In sharing what has probably been one of my biggest enjoyments for over a decade I am hoping to learn a little more myself about why I spend so much time reading this stuff. Something I know is that the piss-taking started before the passion, somewhere between the two A-level years studying the European continent and completing Peter Watson’s 800-page The German Genius, which my mum gave me, in the year(s) after university.
The other half of my A-level history course was 19th century British history. Here we find two of the more superficial reasons why this all started for me. I have grown up in houses of intelligent and well-read people. Intellectual enquiry is generally rewarded with a two-hour shouting match in which some clever and far-too-well-thought-through ideas are pummelled relentlessly into my unprepared consciousness. But utter the name Churchill and hallowed calm descends on the house, perhaps a well-thumbed impression might be delivered or a recently learnt insight into the workings of the war cabinet during the dark days. In response it was nice to get some intellectual fresh air and focus on the other people from whence the Messerschmitts came.
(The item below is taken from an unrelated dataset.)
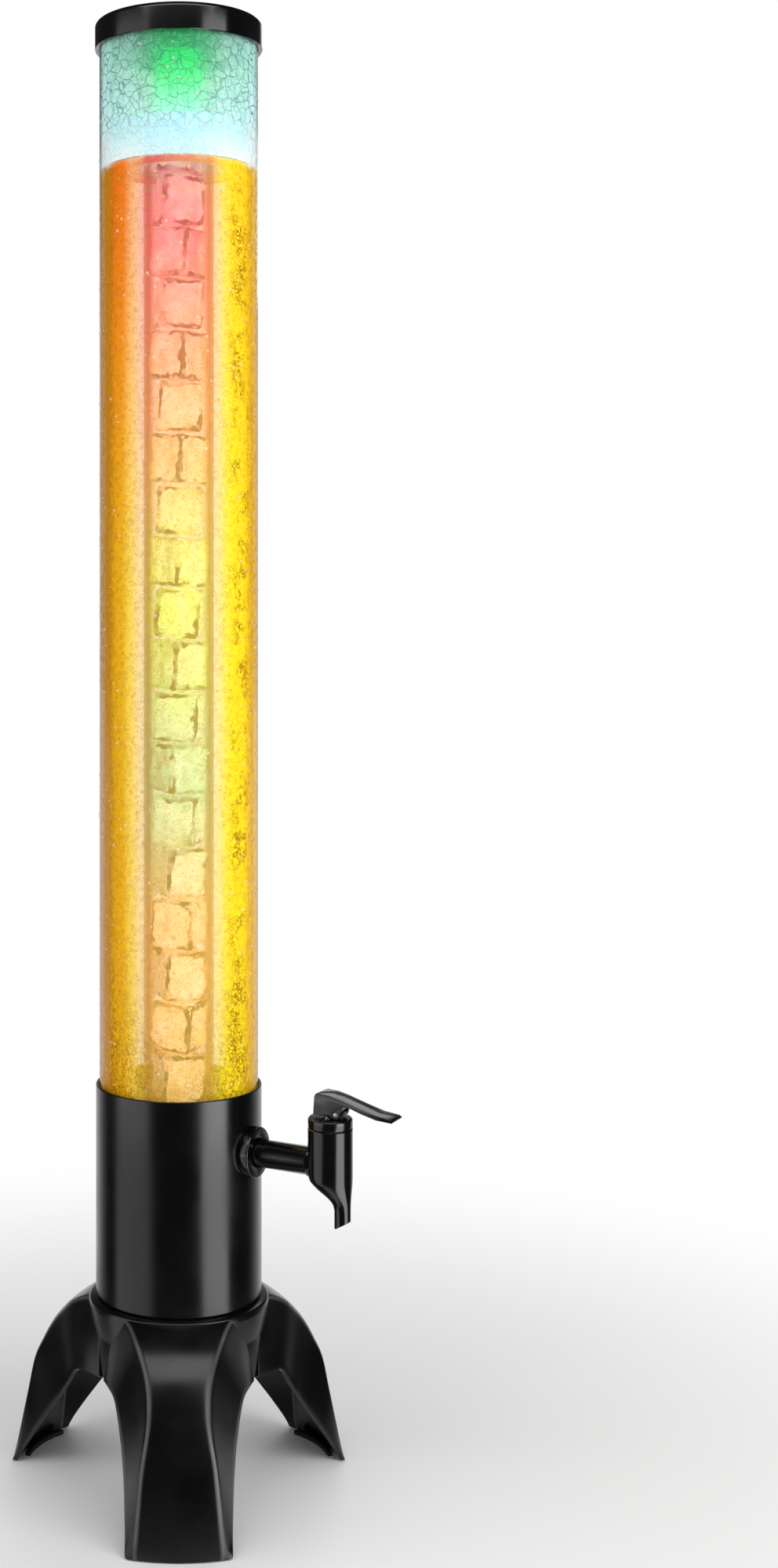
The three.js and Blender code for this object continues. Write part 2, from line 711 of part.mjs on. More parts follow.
function makeLamp() {
  const flangeBottom = cavityFloor + CLEARANCE;
  const domeBottom = plugBottom - LENS_DOME_DEPTH;
  const pocketBottom = lensFlangeTop - LENS_POCKET_DEPTH;
  const domeSteps = 5;
  const dome = Array.from({ length: domeSteps + 1 }, (_, step) => {
    const angle = (step * Math.PI) / 2 / domeSteps;
    return [LENS_RADIUS * Math.sin(angle), domeBottom + LENS_DOME_DEPTH * (1 - Math.cos(angle))];
  });
  const lens = turned(
    [
      [0, domeBottom],
      ...dome.slice(1),
      [LENS_RADIUS, flangeBottom],
      [LENS_RADIUS + LENS_FLANGE_WIDTH, flangeBottom],
      [LENS_RADIUS + LENS_FLANGE_WIDTH, lensFlangeTop],
      [LENS_POCKET_RADIUS, lensFlangeTop],
      [LENS_POCKET_RADIUS, pocketBottom],
      [0, pocketBottom],
    ],
    SMALL_SIDES,
  );
  const ledTop = boardBottom - CLEARANCE;
  const led = block(
    [-LED_WIDTH / 2, -LED_WIDTH / 2, ledTop - LED_HEIGHT],
    [LED_WIDTH / 2, LED_WIDTH / 2, ledTop],
  );
  const board = bar(BOARD_RADIUS, [0, 0, boardBottom], [0, 0, boardTop], MIDDLE_SIDES);
  const button = block(
    [-SWITCH_WIDTH / 2, -SWITCH_WIDTH / 2, switchTop - SWITCH_HEIGHT],
    [SWITCH_WIDTH / 2, SWITCH_WIDTH / 2, switchTop],
  );
  return group(
    piece("led_lens", lens, LAMP_GREEN),
    piece("led_chip", led, LAMP_GREEN),
    piece("circuit_board", board, BOARD_GREEN),
    piece("tactile_switch", button, BLACK_PLASTIC),
  );
}

// The cells lie in wells round the button's stem.
function makeBatteries() {
  const holderTop = cellBottom + CELL_HEIGHT + HOLDER_RIM;
  const holderRadius = CAVITY_RADIUS - CLEARANCE;
  const wellRadius = CELL_RADIUS + CLEARANCE;
  const stemHole = BUTTON_STEM_RADIUS + CLEARANCE;
  const cells = [];
  const wells = [];
  for (let index = 0; index < CELL_COUNT; index++) {
    const turn = (index * 2 * Math.PI) / CELL_COUNT;
    const place = [CELL_CIRCLE * Math.cos(turn), CELL_CIRCLE * Math.sin(turn)];
    const cell = bar(CELL_RADIUS, [...place, cellBottom], [...place, cellBottom + CELL_HEIGHT]);
    cells.push(piece("coin_cell_" + (index + 1), cell, STEEL));
    const wellFloor = cellBottom - CLEARANCE;
    wells.push(bar(wellRadius, [...place, wellFloor], [...place, holderTop + OVERRUN]));
  }
  const disc = ring(stemHole, holderRadius, holderBottom, holderTop, MIDDLE_SIDES);
  const holder = cut(disc, ...wells);
  return group(piece("battery_holder", holder, BLACK_PLASTIC), ...cells);
}

// Tap

// A loop of points round an upright axis.
function circle(place, radius, height) {
  return Array.from({ length: SMALL_SIDES }, (_, side) => {
    const angle = (side * 2 * Math.PI) / SMALL_SIDES;
    return new THREE.Vector3(place + radius * Math.cos(angle), radius * Math.sin(angle), height);
  });
}

function makeTapBody() {
  const barrel = bar(BARREL_RADIUS, [tapAxis, 0, barrelBottom], [tapAxis, 0, barrelTop]);
  const neckShares = [0, 0.2, 0.5, 0.8, 1];
  const neck = lofted(
    neckShares.map((share) =>
      circle(
        tapAxis + share * SPOUT_OFFSET,
        BARREL_RADIUS + share * (SPOUT_RADIUS - BARREL_RADIUS),
        barrelBottom - share * SPOUT_NECK,
      ),
    ),
  );
  const spoutBottom = spoutTop - SPOUT_LENGTH;
  const spout = lofted([
    circle(spoutAxis, SPOUT_RADIUS, spoutTop + CLEARANCE),
    circle(spoutAxis, SPOUT_RADIUS, spoutBottom).map((point) => {
      point.z += (SPOUT_SLANT * (point.x - spoutAxis)) / SPOUT_RADIUS / 2;
      return point;
    }),
  ]);
  const shank = bar(SHANK_RADIUS, [shankStart, 0, tapHeight], [tapAxis, 0, tapHeight]);
  const chamber = bar(chamberRadius, [tapAxis, 0, chamberFloor], [tapAxis, 0, barrelTop + OVERRUN]);
  const waterway = bar(WATERWAY_RADIUS, [shankStart - OVERRUN, 0, tapHeight], [tapAxis, 0, tapHeight]);
  const outlet = bar(SPOUT_BORE, [tapAxis, 0, chamberFloor + OVERRUN], [spoutAxis, 0, spoutTop - OVERRUN]);
  const low = spoutBottom - SPOUT_SLANT - OVERRUN;
  const mouth = bar(SPOUT_BORE, [spoutAxis, 0, low], [spoutAxis, 0, spoutTop]);
  const outside = join(barrel, neck, spout, shank);
  return piece("tap_body", cut(outside, chamber, waterway, outlet, mouth), BLACK_PLASTIC);
}

function makeTapFixings() {
  const hole = SHANK_RADIUS + CLEARANCE;
  const along = (x) => [x, 0, tapHeight];
  const clear = bar(hole, along(nutFace - OVERRUN), along(tapAxis));
  const low = tapHeight - COLLAR_RADIUS - OVERRUN;
  const high = tapHeight + COLLAR_RADIUS + OVERRUN;
  const saddle = ring(0, sleeveRadius + CLEARANCE, low, high);
  const collarFront = sleeveRadius + COLLAR_DEPTH;
  const collarStart = sleeveRadius - COLLAR_DEPTH;
  const collar = bar(COLLAR_RADIUS, along(collarStart), along(collarFront), WIDE_SIDES);
  const washer = bar(WASHER_RADIUS, along(washerFace), along(washerFace + WASHER_THICKNESS));
  const nut = bar(NUT_RADIUS, along(nutFace), along(nutFace + NUT_DEPTH), 6);
  return group(
    piece("tap_collar", cut(collar, saddle, clear), BLACK_PLASTIC),
    piece("tap_washer", cut(washer, clear), BLACK_RUBBER),
    piece("tap_nut", cut(nut, clear), BLACK_PLASTIC),
  );
}

function makeBonnet() {
  const stemHole = STEM_RADIUS + CLEARANCE;
  const plug = chamberRadius - CLEARANCE;
  const cap = turned(
    [
      [stemHole, bonnetPlugBottom],
      [plug, bonnetPlugBottom],
      [plug, bonnetBottom],
      [BARREL_RADIUS, bonnetBottom],
      [BARREL_RADIUS, bonnetTop - BONNET_EDGE],
      [BARREL_RADIUS - BONNET_EDGE, bonnetTop],
      [stemHole, bonnetTop],
    ],
    SMALL_SIDES,
    tapAxis,
  );
  const across = (half) => [
    [pivotAxis, -half, pivotHeight],
    [pivotAxis, half, pivotHeight],
  ];
  const lug = bar(LUG_RADIUS, ...across(LUG_HALF_WIDTH));
  const foot = block(
    [pivotAxis - LUG_RADIUS, -LUG_HALF_WIDTH, bonnetTop - BONNET_EDGE],
    [pivotAxis + LUG_RADIUS, LUG_HALF_WIDTH, pivotHeight],
  );
  const hole = bar(PIN_RADIUS + CLEARANCE, ...across(LUG_HALF_WIDTH + OVERRUN));
  const pin = bar(PIN_RADIUS, ...across(leverHalfWidth), TINY_SIDES);
  return group(
    piece("tap_bonnet", cut(join(cap, foot, lug), hole), BLACK_PLASTIC),
    piece("lever_pin", pin, STEEL),
  );
}

function makeLever() {
  const outline = leverShares.map(([out, high]) => [
    pivotAxis + out * LEVER_REACH,
    bonnetTop + high * LEVER_HEIGHT,
  ]);
  const arm = profile(outline, leverHalfWidth);
  const back = tapAxis - STEM_HEAD_RADIUS - CHEEK_WALL;
  const channel = block(
    [back, -cheekInside, bonnetTop - OVERRUN],
    [pivotAxis + LUG_RADIUS + 5 * CLEARANCE, cheekInside, bonnetTop + LEVER_HEIGHT - LEVER_ROOF],
  );
  const far = leverHalfWidth + OVERRUN;
  const hole = bar(PIN_RADIUS + CLEARANCE, [pivotAxis, -far, pivotHeight], [pivotAxis, far, pivotHeight]);
  const near = STEM_RADIUS + 2 * CLEARANCE;
  const fingers = [-1, 1].map((side) =>
    bar(
      FINGER_RADIUS,
      [tapAxis, side * near, fingerHeight],
      [tapAxis, side * (cheekInside + CHEEK_WALL / 2), fingerHeight],
      TINY_SIDES,
    ),
  );
  return piece("tap_lever", join(cut(arm, channel, hole), ...fingers), BLACK_PLASTIC);
}

function makeValve() {
  const stem = turned(
    [
      [0, seatTop + CLEARANCE],
      [STEM_RADIUS, seatTop + CLEARANCE],
      [STEM_RADIUS, stemHeadBottom],
      [STEM_HEAD_RADIUS, stemHeadBottom],
      [STEM_HEAD_RADIUS, stemHeadBottom + STEM_HEAD_HEIGHT],
      [0, stemHeadBottom + STEM_HEAD_HEIGHT],
    ],
    SMALL_SIDES,
    tapAxis,
  );
  const seat = turned(
    [
      [0, seatBottom],
      [SEAT_RADIUS - SPRING_WIRE, seatBottom],
      [SEAT_RADIUS, seatBottom + SPRING_WIRE],
      [SEAT_RADIUS, seatTop],
      [0, seatTop],
    ],
    SMALL_SIDES,
    tapAxis,
  );
  return group(piece("tap_stem", stem, STEEL), piece("tap_seat_cup", seat, BLACK_RUBBER));
}

// The spring's wire, turn after turn about the stem.
class Helix extends THREE.Curve {
  constructor(place, radius, low, high, turns) {
    super();
    Object.assign(this, { place, radius, low, high, turns });
  }

  getPoint(share, target = new THREE.Vector3()) {
    const angle = share * this.turns * 2 * Math.PI;
    const height = this.low + share * (this.high - this.low);
    return target.set(
      this.place + this.radius * Math.cos(angle),
      this.radius * Math.sin(angle),
      height,
    );
  }
}

function makeSpring() {
  const ends = SPRING_WIRE + 2 * CLEARANCE;
  const path = new Helix(tapAxis, SPRING_RADIUS, seatTop + ends, bonnetPlugBottom - ends, SPRING_TURNS);
  const wireSides = 5;
  const stepsPerTurn = 12;
  const wire = Array.from({ length: wireSides }, (_, side) => {
    const angle = (side * 2 * Math.PI) / wireSides;
    return new THREE.Vector2(SPRING_WIRE * Math.cos(angle), SPRING_WIRE * Math.sin(angle));
  });
  const steps = SPRING_TURNS * stepsPerTurn;
  const options = { steps, extrudePath: path, bevelEnabled: false };
  return piece("tap_spring", solid(new THREE.ExtrudeGeometry(new THREE.Shape(wire), options)), STEEL);
}

const stand = group(makeStand());
for (let index = 0; index < LEG_COUNT; index++) {
  stand.add(makeFootPad(index));
}
const tap = group(
  makeTapBody(),
  makeTapFixings(),
  makeBonnet(),
  makeLever(),
  makeValve(),
  makeSpring(),
);
const lamp = group(makeCap(), makeBatteryCover(), makeButton(), makeLamp(), makeBatteries());
const iceColumn = group(makeIceTube(), makeIce());
const tower = group(stand, makeReservoir(), makeTube(), makeBeer(), tap, makeLid(), lamp, iceColumn);

// The origin is on the floor, midway between the hind leg's and the lever's furthest reach.
const extent = new THREE.Box3().setFromObject(tower);
tower.position.x = -extent.getCenter(new THREE.Vector3()).x;

const part = new THREE.Group().add(tower);

export default part;
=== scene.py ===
"""Looks of the beer tower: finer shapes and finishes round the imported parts. Metres, +Z up."""
import json
import logging
import math
from dataclasses import dataclass
from enum import Enum
from typing import Callable, Sequence

import bmesh
import bpy
from mathutils import Matrix, Vector, noise

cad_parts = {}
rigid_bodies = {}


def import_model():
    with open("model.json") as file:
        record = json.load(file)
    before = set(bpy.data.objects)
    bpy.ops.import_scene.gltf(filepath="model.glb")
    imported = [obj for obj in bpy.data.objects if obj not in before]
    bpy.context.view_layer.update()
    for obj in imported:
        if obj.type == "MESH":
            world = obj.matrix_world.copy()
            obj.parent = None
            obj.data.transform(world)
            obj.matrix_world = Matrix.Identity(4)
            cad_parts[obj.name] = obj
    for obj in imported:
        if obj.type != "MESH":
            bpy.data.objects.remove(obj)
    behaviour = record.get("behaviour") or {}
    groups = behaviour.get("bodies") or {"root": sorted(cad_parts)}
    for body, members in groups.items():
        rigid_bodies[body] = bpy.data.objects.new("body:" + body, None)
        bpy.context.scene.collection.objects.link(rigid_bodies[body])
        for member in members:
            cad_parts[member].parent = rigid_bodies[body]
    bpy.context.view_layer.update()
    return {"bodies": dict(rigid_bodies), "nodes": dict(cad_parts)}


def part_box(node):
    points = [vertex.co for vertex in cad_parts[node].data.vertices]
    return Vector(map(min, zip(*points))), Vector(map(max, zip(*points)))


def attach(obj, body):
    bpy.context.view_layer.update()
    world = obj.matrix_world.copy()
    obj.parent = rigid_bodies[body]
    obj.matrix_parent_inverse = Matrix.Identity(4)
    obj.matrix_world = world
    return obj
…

This, for me, is where it starts to become interesting. The separation between British and European history of my A-levels is not even a helpful tool for simplification. It is a meaningless and nationalistic imprint from the cultural mind onto the study of history in what should be a clinical and forensic investigation of the reasons that things in the past happened. But as anyone who has ever seen, smelt, been taught by, bumped into at a church, lent over at the bar of an old pub or hit for six on a Hampshire wicket will be able to tell you, historians come with their very own prejudices. I’m told.
In studying Germany I wanted to go beyond the long-held narratives and clichés and to see if Germany’s past could teach me something about my own country and where it is headed. I am going to share a couple of blogs of interminable detail with gross misinterpretations over the next few weeks about the bits of Germany that fascinate me.